### Data shown:

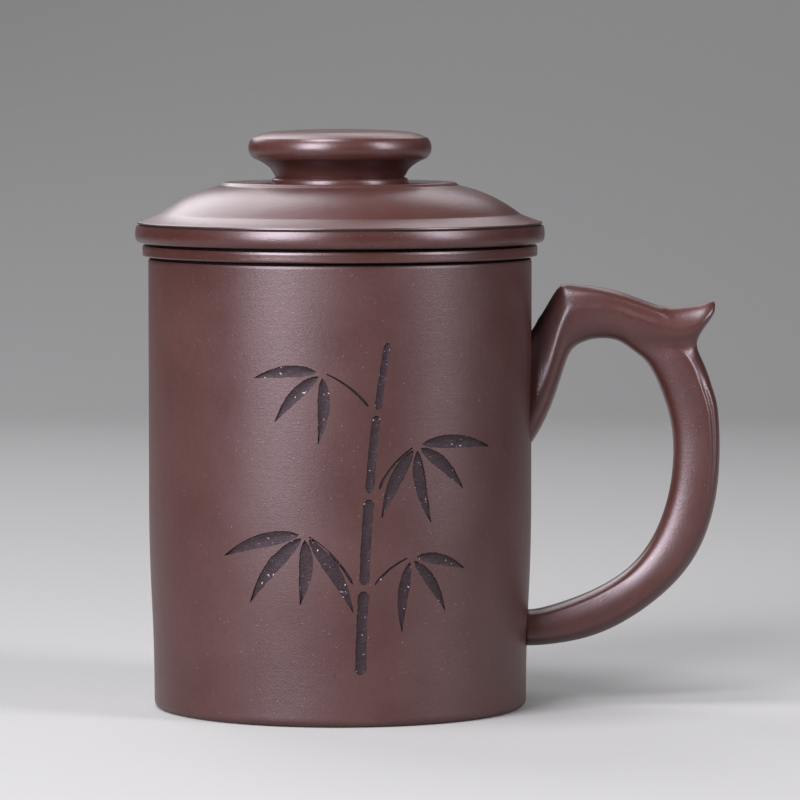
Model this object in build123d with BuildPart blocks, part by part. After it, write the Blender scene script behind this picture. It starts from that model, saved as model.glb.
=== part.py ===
from build123d import *
import os

# Clay tea cup with a strainer liner and a lift-off lid, in millimetres.
# The origin is on the cup's axis, in the plane that it stands on, with the handle towards +X.

# Cup
cup_height = 100.0
cup_radius = 42.5
cup_wall = 4.0
cup_floor = 5.0
foot_draw = 1.1
foot_straight = 2.0
waist_height = 46.0
foot_round = 1.4
rim_round = 0.8
inside_corner = 7.0
foot_ring_width = 5.5
foot_recess = 1.2

# Strainer liner that hangs in the cup by its flange
flange_overhang = 1.3
flange_thickness = 3.0
flange_round = 0.9
liner_gap = 1.3
liner_wall = 2.6
liner_draw = 2.6
liner_under = 34.0
liner_corner = 7.0
mouth_round = 0.6
hole_radius = 1.2
hole_sides = 8
floor_hole_pitch = 7.5
floor_hole_rings = 3
first_ring_holes = 6
wall_hole_rows = 3
wall_hole_row_pitch = 9.0
wall_holes_per_row = 16
wall_holes_start = 11.0

# Lid, with the collar that centres it in the liner's mouth
lid_overhang = 1.6
lid_edge_height = 4.2
lid_edge_tuck = 0.8
lid_edge_lean = 0.5
shoulder_width = 5.7
shoulder_rise = 2.6
shoulder_swell = 0.35
dome_width = 12.8
dome_rise = 6.0
dome_swell = 0.95
disc_edge_lean = 0.8
disc_rise = 0.7
dish_depth = 0.3
dish_margin = 3.0
lid_shell = 4.0
collar_gap = 0.6
collar_wall = 3.0
collar_depth = 8.0
collar_round = 0.8
mouth_land_extra = 3.0

# Knob
knob_radius = 20.25
knob_height = 12.0
knob_crown_rise = 1.05
knob_bevel_width = 0.6
knob_bevel_drop = 0.35
knob_edge_lean = 0.75
knob_belly_drop = 2.6
knob_head_depth = 5.7
knob_under_tuck = 1.65
knob_flare_rise = 1.6
knob_flare_swell = 0.55
knob_neck_radius = 14.2
knob_neck_taper = 1.1
knob_bead_width = 1.0
knob_bead_height = 0.7
knob_bead_swell = 0.15

# Handle, a bar of rounded section that turns through a loop, with a spur for the thumb
handle_reach = 42.1
handle_low = 13.2
handle_rise = 80.7
handle_width = 10.0
section_corner_share = 0.36

# Each station is its outer point, its inner point and its width, as shares of the reach from the
# wall, of the rise above the low edge, and of the handle's width.
strut_shares = (
    (-0.215, 0.615, -0.060, 0.535, 1.35),
    (-0.075, 0.795, 0.115, 0.670, 1.25),
    (0.060, 0.940, 0.190, 0.795, 1.15),
    (0.175, 0.995, 0.265, 0.840, 1.09),
    (0.320, 0.995, 0.350, 0.850, 1.07),
    (0.475, 0.975, 0.475, 0.840, 1.05),
)
spur_shares = (
    (0.630, 0.945, 0.625, 0.820, 1.04),
    (0.770, 0.935, 0.800, 0.840, 0.96),
    (0.880, 0.945, 0.915, 0.875, 0.76),
    (0.940, 0.950, 0.955, 0.910, 0.52),
    (0.960, 0.945, 0.965, 0.925, 0.30),
)
loop_shares = (
    (0.570, 0.935, 0.480, 0.855, 0.80),
    (0.770, 0.885, 0.635, 0.760, 1.00),
    (0.910, 0.790, 0.700, 0.680, 1.00),
    (0.990, 0.625, 0.745, 0.580, 0.98),
    (0.985, 0.445, 0.735, 0.450, 0.96),
    (0.890, 0.270, 0.655, 0.315, 0.96),
    (0.690, 0.140, 0.500, 0.210, 0.98),
    (0.390, 0.040, 0.285, 0.145, 1.02),
    (0.120, 0.005, 0.095, 0.110, 1.10),
    (-0.105, 0.000, -0.105, 0.090, 1.20),
)

# Runs of a cutting tool past the face that it cuts
overrun = 2.0

# Sizes that follow from those above
foot_radius = cup_radius - foot_draw
flange_radius = cup_radius + flange_overhang
lid_radius = flange_radius + lid_overhang
cup_inside_radius = cup_radius - cup_wall
lid_seat = cup_height + flange_thickness
liner_radius = cup_inside_radius - liner_gap
mouth_radius = liner_radius - liner_wall
land_bottom = lid_seat - collar_depth - mouth_land_extra
liner_base_radius = liner_radius - liner_draw
collar_radius = mouth_radius - collar_gap
collar_inside_radius = collar_radius - collar_wall
lid_edge_top = lid_seat + lid_edge_height
dome_radius = lid_radius - lid_edge_lean - shoulder_width
dome_base = lid_edge_top + shoulder_rise
disc_foot_radius = dome_radius - dome_width
disc_foot = dome_base + dome_rise
disc_top = disc_foot + disc_rise
disc_radius = disc_foot_radius - disc_edge_lean
knob_seat = disc_top - dish_depth
knob_bead_radius = knob_neck_radius + knob_bead_width
knob_neck_foot = knob_seat + knob_bead_height
knob_edge_radius = knob_radius - knob_edge_lean
knob_crown_radius = knob_edge_radius - knob_bevel_width
knob_top = knob_seat + knob_height
knob_crown_edge = knob_top - knob_crown_rise
knob_edge = knob_crown_edge - knob_bevel_drop
knob_under = knob_edge - knob_head_depth


def middle(a, b):
    """The number half way between two others."""
    return (a + b) / 2


def bulge(start, end, swell):
    """The middle point of an arc from start to end that stands out by swell, left of its way."""
    chord = Vector(*end) - Vector(*start)
    side = Vector(-chord.Y, chord.X).normalized() * swell
    return (Vector(*start) + Vector(*end)) / 2 + side


def station(outer, inner, width):
    """One rounded section of the handle, spanned from its outer to its inner point."""
    across = outer - inner
    depth = across.length
    plane = Plane(origin=(outer + inner) / 2, x_dir=across, z_dir=across.cross(Vector(0, 1, 0)))
    with BuildSketch(plane) as section:
        RectangleRounded(depth, width, section_corner_share * min(depth, width))
    return section.sketch


def handle_point(out_share, up_share):
    """A point of the handle's outline in its middle plane, from its shares."""
    return Vector(cup_radius + out_share * handle_reach, 0, handle_low + up_share * handle_rise)


def outline_stations(shares):
    """The sections at a table of shares, in its order."""
    return [
        station(handle_point(out_a, up_a), handle_point(out_b, up_b), width_share * handle_width)
        for out_a, up_a, out_b, up_b, width_share in shares
    ]


os.makedirs("parts", exist_ok=True)

# The cup's outer form: upright above the waist, drawn in to the foot by a slight ogee
with BuildPart() as cup_outside:
    with BuildSketch(Plane.XZ) as outside_section:
        with BuildLine():
            standing = Line((0, 0), (foot_radius, 0))
            heel = Line(standing @ 1, (foot_radius, foot_straight))
            ogee_middle = (middle(foot_radius, cup_radius), middle(foot_straight, waist_height))
            hollow = TangentArc(heel @ 1, ogee_middle, tangent=heel % 1)
            swell = TangentArc(hollow @ 1, (cup_radius, waist_height), tangent=hollow % 1)
            side = Line(swell @ 1, (cup_radius, cup_height))
            Polyline(side @ 1, (0, cup_height), (0, 0))
        make_face()
        heel_corner = outside_section.vertices().group_by(Axis.Y)[0].sort_by(Axis.X)[-1]
        fillet(heel_corner, foot_round)
    revolve(axis=Axis.Z)

# The cup: that form hollowed out, with a turned recess that leaves a foot ring to stand on
with BuildPart() as cup_body:
    add(cup_outside.part)
    with BuildSketch(Plane.XZ) as cavity_section:
        with BuildLine():
            Polyline(
                (0, cup_floor),
                (foot_radius - cup_wall, cup_floor),
                (cup_inside_radius, waist_height),
                (cup_inside_radius, cup_height + overrun),
                (0, cup_height + overrun),
                (0, cup_floor),
            )
        make_face()
        floor_corner = cavity_section.vertices().group_by(Axis.Y)[0].sort_by(Axis.X)[-1]
        fillet(floor_corner, inside_corner)
    revolve(axis=Axis.Z, mode=Mode.SUBTRACT)
    with BuildSketch():
        Circle(foot_radius - foot_round - foot_ring_width)
    extrude(amount=foot_recess, mode=Mode.SUBTRACT)
    rim = cup_body.faces().filter_by(Axis.Z).sort_by(Axis.Z)[-1]
    fillet(rim.edges(), rim_round)
cup_body.part.label = "cup_body"
export_step(cup_body.part, "parts/cup_body.step")

# The handle: a strut that leaves the wall aslant and runs on through the bar into the spur, and the
# loop that springs from under the bar, all trimmed by the cup's outer form
with BuildPart() as handle:
    loft(sections=outline_stations(strut_shares))
    loft(sections=outline_stations(strut_shares[-1:] + spur_shares))
    loft(sections=outline_stations(loop_shares))
    add(cup_outside.part, mode=Mode.SUBTRACT)
handle.part.label = "handle"
export_step(handle.part, "parts/handle.step")

# The strainer liner: a drawn-in basket under a flange, pierced through its floor and lower wall
with BuildPart() as liner:
    with BuildSketch(Plane.XZ) as liner_section:
        with BuildLine():
            Polyline(
                (0, liner_under),
                (liner_base_radius, liner_under),
                (liner_radius, land_bottom),
                (liner_radius, cup_height),
                (flange_radius, cup_height),
                (flange_radius, lid_seat),
                (mouth_radius, lid_seat),
                (mouth_radius, land_bottom),
                (liner_base_radius - liner_wall, liner_under + liner_wall),
                (0, liner_under + liner_wall),
                (0, liner_under),
            )
        make_face()
        levels = liner_section.vertices().group_by(Axis.Y)
        inner_corner = levels[1].sort_by(Axis.X)[-1]
        outer_corner = levels[0].sort_by(Axis.X)[-1]
        mouth_corner = levels[-1].sort_by(Axis.X)[0]
        flange_corners = liner_section.vertices().group_by(Axis.X)[-1]
        fillet(inner_corner, liner_corner - liner_wall)
        fillet(outer_corner, liner_corner)
        fillet(mouth_corner, mouth_round)
        fillet(flange_corners, flange_round)
    revolve(axis=Axis.Z)
    with BuildSketch(Plane.XY.offset(liner_under - overrun)):
        RegularPolygon(hole_radius, hole_sides)
        for ring in range(1, floor_hole_rings + 1):
            with PolarLocations(ring * floor_hole_pitch, ring * first_ring_holes):
                RegularPolygon(hole_radius, hole_sides)
    extrude(amount=liner_wall + 2 * overrun, mode=Mode.SUBTRACT)
    for row in range(wall_hole_rows):
        row_height = liner_under + wall_holes_start + row * wall_hole_row_pitch
        stagger = (row % 2) * 180 / wall_holes_per_row
        for way in PolarLocations(0, wall_holes_per_row, stagger):
            with BuildSketch(Plane(way * Location((0, 0, row_height), (0, 90, 0)))):
                RegularPolygon(hole_radius, hole_sides)
    extrude(amount=cup_radius, mode=Mode.SUBTRACT)
liner.part.label = "strainer_liner"
export_step(liner.part, "parts/strainer_liner.step")

# The lid: a shell with an upright edge, a sloping shoulder, a dome and a low disc under the knob
with BuildPart() as lid:
    with BuildSketch(Plane.XZ):
        with BuildLine():
            edge = ThreePointArc(
                (lid_radius - lid_edge_tuck, lid_seat),
                (lid_radius, middle(lid_seat, lid_edge_top)),
                (lid_radius - lid_edge_lean, lid_edge_top),
            )
            shoulder_end = (dome_radius, dome_base)
            shoulder_middle = bulge(shoulder_end, tuple(edge @ 1)[:2], shoulder_swell)
            shoulder = ThreePointArc(edge @ 1, shoulder_middle, shoulder_end)
            dome_end = (disc_foot_radius, disc_foot)
            dome = ThreePointArc(shoulder @ 1, bulge(dome_end, shoulder_end, dome_swell), dome_end)
            Polyline(
                dome @ 1,
                (disc_radius, disc_top),
                (knob_bead_radius + dish_margin, knob_seat),
                (0, knob_seat),
                (0, knob_seat - lid_shell),
                (disc_foot_radius - lid_shell, knob_seat - lid_shell),
                (collar_inside_radius, lid_edge_top),
                (collar_inside_radius, lid_seat),
                edge @ 0,
            )
        make_face()
    revolve(axis=Axis.Z)
lid.part.label = "lid"
export_step(lid.part, "parts/lid.step")

# The collar luted under the lid
with BuildPart() as lid_collar:
    with BuildSketch(Plane.XY.offset(lid_seat)):
        Circle(collar_radius)
        Circle(collar_inside_radius, mode=Mode.SUBTRACT)
    extrude(amount=-collar_depth)
    lower_rim = lid_collar.faces().filter_by(Axis.Z).sort_by(Axis.Z)[0]
    fillet(lower_rim.edges(), collar_round)
lid_collar.part.label = "lid_collar"
export_step(lid_collar.part, "parts/lid_collar.step")

# The knob: a neck with a bead at its foot, swept out under a flat head with a slight crown
with BuildPart() as knob:
    with BuildSketch(Plane.XZ):
        with BuildLine():
            foot = Line((0, knob_seat), (knob_bead_radius, knob_seat))
            neck_start = (knob_neck_radius, knob_neck_foot)
            bead_middle = bulge(neck_start, tuple(foot @ 1)[:2], knob_bead_swell)
            ThreePointArc(foot @ 1, bead_middle, neck_start)
            flare_start = (knob_neck_radius + knob_neck_taper, knob_under - knob_flare_rise)
            Line(neck_start, flare_start)
            flare_end = (knob_radius - knob_under_tuck, knob_under)
            ThreePointArc(flare_start, bulge(flare_start, flare_end, knob_flare_swell), flare_end)
            head_edge = (knob_edge_radius, knob_edge)
            ThreePointArc(flare_end, (knob_radius, knob_edge - knob_belly_drop), head_edge)
            crown_edge = (knob_crown_radius, knob_crown_edge)
            Line(head_edge, crown_edge)
            crown = TangentArc((0, knob_top), crown_edge, tangent=(1, 0))
            Line(crown @ 0, foot @ 0)
        make_face()
    revolve(axis=Axis.Z)
knob.part.label = "knob"
export_step(knob.part, "parts/knob.step")
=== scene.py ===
import math
import random

import bmesh
import bpy
from mathutils import Matrix, Vector


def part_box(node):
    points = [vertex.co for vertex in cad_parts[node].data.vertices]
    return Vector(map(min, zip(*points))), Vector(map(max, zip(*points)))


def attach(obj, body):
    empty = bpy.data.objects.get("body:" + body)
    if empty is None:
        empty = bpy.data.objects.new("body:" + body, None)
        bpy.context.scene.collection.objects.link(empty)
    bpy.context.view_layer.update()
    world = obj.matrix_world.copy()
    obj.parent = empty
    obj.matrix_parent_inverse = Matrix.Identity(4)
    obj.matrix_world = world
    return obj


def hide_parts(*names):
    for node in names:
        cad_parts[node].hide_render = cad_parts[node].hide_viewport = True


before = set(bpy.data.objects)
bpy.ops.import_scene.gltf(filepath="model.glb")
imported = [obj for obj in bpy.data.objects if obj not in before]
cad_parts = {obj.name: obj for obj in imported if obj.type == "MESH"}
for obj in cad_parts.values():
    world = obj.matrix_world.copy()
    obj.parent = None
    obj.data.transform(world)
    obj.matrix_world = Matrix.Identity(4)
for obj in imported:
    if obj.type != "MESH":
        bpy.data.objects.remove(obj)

bl_info = {
    "name": "Clay tea cup",
    "version": (1, 0, 0),
    "blender": (4, 5, 0),
    "location": "3D View > Sidebar > Tea cup",
    "description": "Builds a turned clay tea cup with a strainer liner and a lid around its packed frame",
    "category": "Add Mesh",
}

MM = 0.001

# The frame's own sizes, in metres
cup_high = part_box("cup_body")[1]
liner_low, liner_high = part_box("strainer_liner")
lid_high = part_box("lid")[1]
collar_low, collar_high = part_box("lid_collar")
knob_low, knob_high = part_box("knob")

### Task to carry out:
Reproduce verbatim only this range: the first line of the material through the line that contains "wall_holes_start = 11.0", inclusive.

### Completed task:
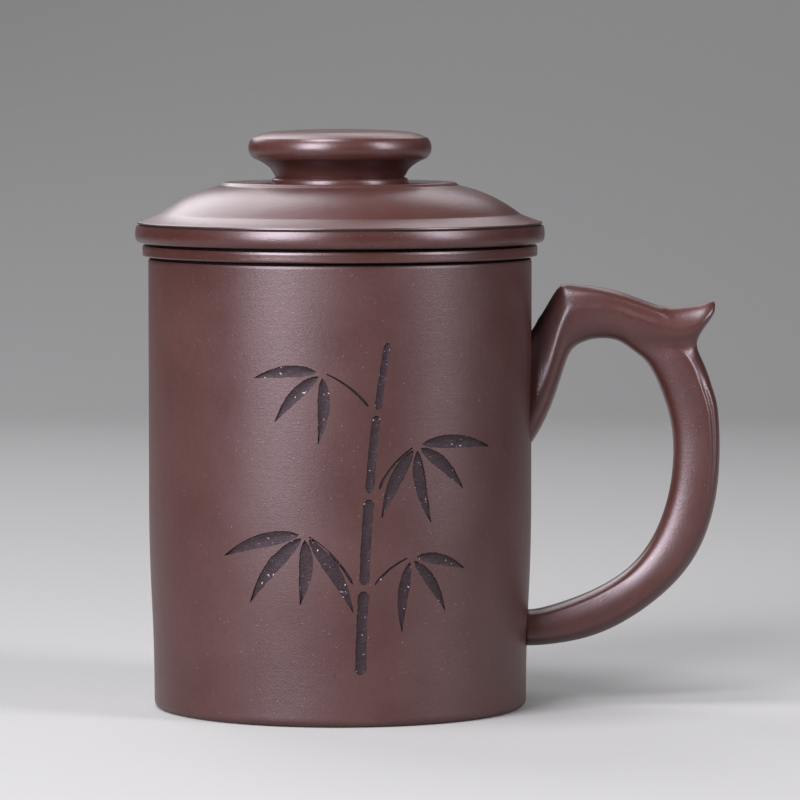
Model this object in build123d with BuildPart blocks, part by part. After it, write the Blender scene script behind this picture. It starts from that model, saved as model.glb.
=== part.py ===
from build123d import *
import os

# Clay tea cup with a strainer liner and a lift-off lid, in millimetres.
# The origin is on the cup's axis, in the plane that it stands on, with the handle towards +X.

# Cup
cup_height = 100.0
cup_radius = 42.5
cup_wall = 4.0
cup_floor = 5.0
foot_draw = 1.1
foot_straight = 2.0
waist_height = 46.0
foot_round = 1.4
rim_round = 0.8
inside_corner = 7.0
foot_ring_width = 5.5
foot_recess = 1.2

# Strainer liner that hangs in the cup by its flange
flange_overhang = 1.3
flange_thickness = 3.0
flange_round = 0.9
liner_gap = 1.3
liner_wall = 2.6
liner_draw = 2.6
liner_under = 34.0
liner_corner = 7.0
mouth_round = 0.6
hole_radius = 1.2
hole_sides = 8
floor_hole_pitch = 7.5
floor_hole_rings = 3
first_ring_holes = 6
wall_hole_rows = 3
wall_hole_row_pitch = 9.0
wall_holes_per_row = 16
wall_holes_start = 11.0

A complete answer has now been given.